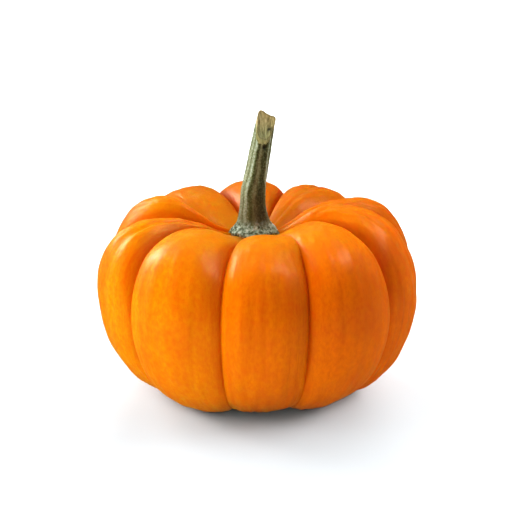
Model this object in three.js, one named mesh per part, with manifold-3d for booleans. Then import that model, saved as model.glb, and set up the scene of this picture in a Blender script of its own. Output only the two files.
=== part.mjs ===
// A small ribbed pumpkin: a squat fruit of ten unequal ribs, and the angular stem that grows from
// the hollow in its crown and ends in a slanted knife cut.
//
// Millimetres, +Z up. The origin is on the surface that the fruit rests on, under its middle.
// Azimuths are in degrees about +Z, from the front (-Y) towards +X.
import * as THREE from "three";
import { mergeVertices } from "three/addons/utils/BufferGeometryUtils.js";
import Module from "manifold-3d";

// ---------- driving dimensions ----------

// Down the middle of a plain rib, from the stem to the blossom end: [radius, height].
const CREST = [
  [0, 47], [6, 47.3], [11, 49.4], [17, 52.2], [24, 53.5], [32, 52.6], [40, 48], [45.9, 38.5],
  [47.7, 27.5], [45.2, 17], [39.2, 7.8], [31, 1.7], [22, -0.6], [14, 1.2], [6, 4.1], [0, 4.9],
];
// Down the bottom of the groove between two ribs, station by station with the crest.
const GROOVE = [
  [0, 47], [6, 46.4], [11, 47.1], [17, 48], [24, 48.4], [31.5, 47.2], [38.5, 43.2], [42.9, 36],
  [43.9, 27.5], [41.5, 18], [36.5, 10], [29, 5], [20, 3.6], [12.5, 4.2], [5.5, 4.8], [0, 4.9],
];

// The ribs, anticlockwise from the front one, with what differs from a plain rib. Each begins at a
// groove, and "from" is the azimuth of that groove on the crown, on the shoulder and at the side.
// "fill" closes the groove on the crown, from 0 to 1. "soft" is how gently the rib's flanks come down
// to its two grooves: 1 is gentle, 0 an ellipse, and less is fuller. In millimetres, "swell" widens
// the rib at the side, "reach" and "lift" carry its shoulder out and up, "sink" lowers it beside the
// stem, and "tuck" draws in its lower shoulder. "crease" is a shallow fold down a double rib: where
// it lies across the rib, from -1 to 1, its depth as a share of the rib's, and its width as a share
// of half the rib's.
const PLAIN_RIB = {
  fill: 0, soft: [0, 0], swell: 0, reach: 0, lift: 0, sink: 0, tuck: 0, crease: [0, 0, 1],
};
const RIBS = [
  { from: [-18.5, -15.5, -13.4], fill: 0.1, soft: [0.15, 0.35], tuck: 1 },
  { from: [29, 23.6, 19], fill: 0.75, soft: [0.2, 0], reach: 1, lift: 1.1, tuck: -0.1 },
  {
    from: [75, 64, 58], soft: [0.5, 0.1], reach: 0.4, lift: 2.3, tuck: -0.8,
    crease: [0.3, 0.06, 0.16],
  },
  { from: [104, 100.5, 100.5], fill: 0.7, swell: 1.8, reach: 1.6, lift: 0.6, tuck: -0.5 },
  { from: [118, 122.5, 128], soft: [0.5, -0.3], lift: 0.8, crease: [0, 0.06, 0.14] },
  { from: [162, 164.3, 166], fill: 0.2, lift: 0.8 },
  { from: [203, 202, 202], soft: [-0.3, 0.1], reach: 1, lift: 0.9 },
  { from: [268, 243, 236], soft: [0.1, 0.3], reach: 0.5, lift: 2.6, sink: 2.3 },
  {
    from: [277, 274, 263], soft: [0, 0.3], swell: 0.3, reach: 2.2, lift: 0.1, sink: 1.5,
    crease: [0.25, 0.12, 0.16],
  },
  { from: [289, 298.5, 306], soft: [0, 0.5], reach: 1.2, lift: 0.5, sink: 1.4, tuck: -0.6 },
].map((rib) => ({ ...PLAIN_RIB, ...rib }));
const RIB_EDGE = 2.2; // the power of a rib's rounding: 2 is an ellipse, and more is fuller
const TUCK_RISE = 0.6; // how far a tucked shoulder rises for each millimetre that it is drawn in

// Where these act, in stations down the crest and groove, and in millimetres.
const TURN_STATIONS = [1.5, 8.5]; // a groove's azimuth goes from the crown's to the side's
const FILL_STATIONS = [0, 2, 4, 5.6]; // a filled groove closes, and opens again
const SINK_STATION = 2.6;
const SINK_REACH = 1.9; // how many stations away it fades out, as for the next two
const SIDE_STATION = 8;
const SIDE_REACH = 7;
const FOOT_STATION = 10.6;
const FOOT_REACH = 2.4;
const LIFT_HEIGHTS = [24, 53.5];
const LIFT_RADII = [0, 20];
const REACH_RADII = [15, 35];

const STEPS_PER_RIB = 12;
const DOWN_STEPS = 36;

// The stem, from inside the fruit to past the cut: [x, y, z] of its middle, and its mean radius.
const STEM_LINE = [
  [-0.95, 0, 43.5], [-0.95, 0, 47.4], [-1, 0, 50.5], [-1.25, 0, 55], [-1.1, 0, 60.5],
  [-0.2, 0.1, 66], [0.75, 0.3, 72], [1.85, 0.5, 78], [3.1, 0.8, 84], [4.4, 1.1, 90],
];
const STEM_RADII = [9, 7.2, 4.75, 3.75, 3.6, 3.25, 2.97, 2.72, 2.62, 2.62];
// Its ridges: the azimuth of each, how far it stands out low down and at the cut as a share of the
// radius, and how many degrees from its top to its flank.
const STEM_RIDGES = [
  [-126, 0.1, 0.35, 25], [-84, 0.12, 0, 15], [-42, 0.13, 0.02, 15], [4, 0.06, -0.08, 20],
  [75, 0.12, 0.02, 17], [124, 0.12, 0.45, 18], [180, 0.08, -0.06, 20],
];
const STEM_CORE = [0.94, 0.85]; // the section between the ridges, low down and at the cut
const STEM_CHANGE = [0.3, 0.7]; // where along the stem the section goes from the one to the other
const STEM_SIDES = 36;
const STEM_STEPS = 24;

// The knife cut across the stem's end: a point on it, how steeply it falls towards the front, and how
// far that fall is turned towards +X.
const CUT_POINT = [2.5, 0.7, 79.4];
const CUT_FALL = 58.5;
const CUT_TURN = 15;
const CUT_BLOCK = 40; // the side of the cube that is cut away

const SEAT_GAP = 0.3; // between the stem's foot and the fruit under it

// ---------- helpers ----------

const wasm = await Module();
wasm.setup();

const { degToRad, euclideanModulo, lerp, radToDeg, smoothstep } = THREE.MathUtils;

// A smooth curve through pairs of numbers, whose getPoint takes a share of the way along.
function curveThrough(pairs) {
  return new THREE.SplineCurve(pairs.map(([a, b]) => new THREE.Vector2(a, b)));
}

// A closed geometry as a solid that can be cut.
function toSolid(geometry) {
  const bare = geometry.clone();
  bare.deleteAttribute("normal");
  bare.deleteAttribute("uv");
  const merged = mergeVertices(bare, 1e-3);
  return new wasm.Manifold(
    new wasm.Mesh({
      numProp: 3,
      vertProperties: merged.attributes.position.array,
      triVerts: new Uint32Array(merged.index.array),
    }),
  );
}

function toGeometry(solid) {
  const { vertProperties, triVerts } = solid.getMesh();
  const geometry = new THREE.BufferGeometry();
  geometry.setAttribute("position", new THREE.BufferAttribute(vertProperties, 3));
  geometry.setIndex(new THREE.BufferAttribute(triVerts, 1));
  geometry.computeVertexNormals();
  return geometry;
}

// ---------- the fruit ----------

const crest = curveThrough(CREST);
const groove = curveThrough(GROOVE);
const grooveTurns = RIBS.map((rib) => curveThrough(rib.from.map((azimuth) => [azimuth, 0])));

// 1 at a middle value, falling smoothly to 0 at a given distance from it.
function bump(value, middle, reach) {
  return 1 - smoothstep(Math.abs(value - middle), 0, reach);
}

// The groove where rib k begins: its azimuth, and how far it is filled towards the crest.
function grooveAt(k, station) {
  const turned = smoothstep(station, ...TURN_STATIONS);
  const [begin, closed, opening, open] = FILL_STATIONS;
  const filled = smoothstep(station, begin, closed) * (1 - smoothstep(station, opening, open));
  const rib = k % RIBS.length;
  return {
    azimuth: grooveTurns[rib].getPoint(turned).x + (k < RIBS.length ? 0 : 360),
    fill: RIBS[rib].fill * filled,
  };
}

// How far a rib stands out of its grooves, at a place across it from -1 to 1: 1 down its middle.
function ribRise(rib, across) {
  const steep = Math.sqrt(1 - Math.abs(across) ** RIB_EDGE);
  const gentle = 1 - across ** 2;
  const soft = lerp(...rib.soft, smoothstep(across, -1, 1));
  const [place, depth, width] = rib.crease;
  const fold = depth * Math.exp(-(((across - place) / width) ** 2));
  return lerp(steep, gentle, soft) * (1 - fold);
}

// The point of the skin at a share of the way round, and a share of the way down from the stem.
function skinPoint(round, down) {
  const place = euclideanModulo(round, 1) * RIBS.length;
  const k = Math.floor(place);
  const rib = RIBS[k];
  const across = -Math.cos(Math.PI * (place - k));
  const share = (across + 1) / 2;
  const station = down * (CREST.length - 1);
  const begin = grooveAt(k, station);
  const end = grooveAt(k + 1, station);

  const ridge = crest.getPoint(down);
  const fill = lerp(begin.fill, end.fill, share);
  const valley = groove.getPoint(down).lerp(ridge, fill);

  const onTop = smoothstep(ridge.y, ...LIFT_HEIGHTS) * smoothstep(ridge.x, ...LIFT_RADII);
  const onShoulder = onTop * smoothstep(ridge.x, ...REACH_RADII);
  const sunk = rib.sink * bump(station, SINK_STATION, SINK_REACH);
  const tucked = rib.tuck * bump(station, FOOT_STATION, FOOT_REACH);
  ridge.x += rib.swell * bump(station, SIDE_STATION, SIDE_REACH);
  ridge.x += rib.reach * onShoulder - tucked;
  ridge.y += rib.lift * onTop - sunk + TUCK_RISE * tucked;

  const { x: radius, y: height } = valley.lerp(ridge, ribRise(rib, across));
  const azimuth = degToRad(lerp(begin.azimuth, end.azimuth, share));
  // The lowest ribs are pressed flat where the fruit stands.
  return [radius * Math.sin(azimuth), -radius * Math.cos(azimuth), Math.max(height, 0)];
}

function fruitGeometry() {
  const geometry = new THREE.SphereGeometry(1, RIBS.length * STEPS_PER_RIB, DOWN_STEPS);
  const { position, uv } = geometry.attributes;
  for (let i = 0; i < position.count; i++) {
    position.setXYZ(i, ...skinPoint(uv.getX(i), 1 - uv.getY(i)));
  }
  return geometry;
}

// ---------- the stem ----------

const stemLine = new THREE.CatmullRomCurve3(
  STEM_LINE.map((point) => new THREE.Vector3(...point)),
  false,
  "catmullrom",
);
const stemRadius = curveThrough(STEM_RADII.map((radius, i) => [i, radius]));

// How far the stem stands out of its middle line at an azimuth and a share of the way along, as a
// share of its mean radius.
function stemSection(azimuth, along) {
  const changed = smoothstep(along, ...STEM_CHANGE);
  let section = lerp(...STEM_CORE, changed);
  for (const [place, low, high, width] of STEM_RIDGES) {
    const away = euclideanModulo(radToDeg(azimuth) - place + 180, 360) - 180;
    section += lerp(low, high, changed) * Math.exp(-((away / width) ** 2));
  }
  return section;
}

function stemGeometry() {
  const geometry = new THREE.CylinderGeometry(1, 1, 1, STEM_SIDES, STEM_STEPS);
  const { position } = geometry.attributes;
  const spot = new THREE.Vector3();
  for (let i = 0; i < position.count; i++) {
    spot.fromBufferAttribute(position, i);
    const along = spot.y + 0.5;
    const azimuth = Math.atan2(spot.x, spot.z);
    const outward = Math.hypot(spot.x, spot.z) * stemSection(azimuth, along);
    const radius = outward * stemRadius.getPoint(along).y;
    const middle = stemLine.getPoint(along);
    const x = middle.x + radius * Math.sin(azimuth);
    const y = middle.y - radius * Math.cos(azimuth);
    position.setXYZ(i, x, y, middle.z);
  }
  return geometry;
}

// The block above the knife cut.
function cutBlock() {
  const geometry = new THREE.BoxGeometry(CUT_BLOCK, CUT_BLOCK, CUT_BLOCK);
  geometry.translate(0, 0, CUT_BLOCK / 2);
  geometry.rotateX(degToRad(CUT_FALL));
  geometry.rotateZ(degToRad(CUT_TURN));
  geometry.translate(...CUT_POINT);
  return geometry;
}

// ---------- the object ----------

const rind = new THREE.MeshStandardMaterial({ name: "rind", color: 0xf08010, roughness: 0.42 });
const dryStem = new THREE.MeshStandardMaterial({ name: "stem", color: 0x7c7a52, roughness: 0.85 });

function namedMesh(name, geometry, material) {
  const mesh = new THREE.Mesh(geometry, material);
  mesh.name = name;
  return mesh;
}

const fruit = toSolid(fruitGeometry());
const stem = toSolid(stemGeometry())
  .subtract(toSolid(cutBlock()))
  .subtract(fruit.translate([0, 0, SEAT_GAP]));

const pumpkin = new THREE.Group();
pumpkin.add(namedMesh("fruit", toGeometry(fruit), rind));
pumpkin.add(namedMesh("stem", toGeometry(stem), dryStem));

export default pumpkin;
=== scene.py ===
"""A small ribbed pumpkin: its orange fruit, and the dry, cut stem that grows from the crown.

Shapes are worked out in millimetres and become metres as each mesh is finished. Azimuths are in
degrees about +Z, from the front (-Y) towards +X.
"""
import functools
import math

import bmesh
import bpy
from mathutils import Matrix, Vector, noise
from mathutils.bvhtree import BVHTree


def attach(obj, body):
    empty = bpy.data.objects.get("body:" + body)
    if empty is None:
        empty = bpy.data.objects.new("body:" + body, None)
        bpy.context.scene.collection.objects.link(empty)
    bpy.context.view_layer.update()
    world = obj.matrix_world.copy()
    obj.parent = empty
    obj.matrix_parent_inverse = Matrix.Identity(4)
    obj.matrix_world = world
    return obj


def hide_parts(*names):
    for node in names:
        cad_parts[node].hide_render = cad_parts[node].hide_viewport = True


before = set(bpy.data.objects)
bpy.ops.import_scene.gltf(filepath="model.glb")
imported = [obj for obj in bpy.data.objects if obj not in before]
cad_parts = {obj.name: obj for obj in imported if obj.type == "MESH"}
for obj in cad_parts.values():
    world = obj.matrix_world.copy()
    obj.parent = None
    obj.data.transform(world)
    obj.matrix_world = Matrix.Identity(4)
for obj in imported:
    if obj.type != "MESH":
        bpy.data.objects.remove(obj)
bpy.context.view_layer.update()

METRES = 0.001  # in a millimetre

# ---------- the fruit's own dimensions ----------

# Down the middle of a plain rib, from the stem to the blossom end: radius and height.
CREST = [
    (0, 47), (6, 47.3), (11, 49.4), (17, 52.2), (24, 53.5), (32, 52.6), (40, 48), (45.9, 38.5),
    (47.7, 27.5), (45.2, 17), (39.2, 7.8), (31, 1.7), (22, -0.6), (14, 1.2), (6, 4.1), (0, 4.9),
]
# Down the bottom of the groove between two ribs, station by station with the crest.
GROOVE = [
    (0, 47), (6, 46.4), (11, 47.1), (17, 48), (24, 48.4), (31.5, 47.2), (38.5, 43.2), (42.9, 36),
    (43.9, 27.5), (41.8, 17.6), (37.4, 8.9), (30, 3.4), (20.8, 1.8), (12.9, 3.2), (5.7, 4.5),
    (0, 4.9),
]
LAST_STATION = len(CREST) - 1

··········

Written task: Taking the lines above, repeat exactly those from the line that contains "const fruit = toSolid(fruitGeometry());" through the line that contains "from the crown.", and both of those lines as well. Include nothing else.

Final result:
const fruit = toSolid(fruitGeometry());
const stem = toSolid(stemGeometry())
  .subtract(toSolid(cutBlock()))
  .subtract(fruit.translate([0, 0, SEAT_GAP]));

const pumpkin = new THREE.Group();
pumpkin.add(namedMesh("fruit", toGeometry(fruit), rind));
pumpkin.add(namedMesh("stem", toGeometry(stem), dryStem));

export default pumpkin;
=== scene.py ===
"""A small ribbed pumpkin: its orange fruit, and the dry, cut stem that grows from the crown.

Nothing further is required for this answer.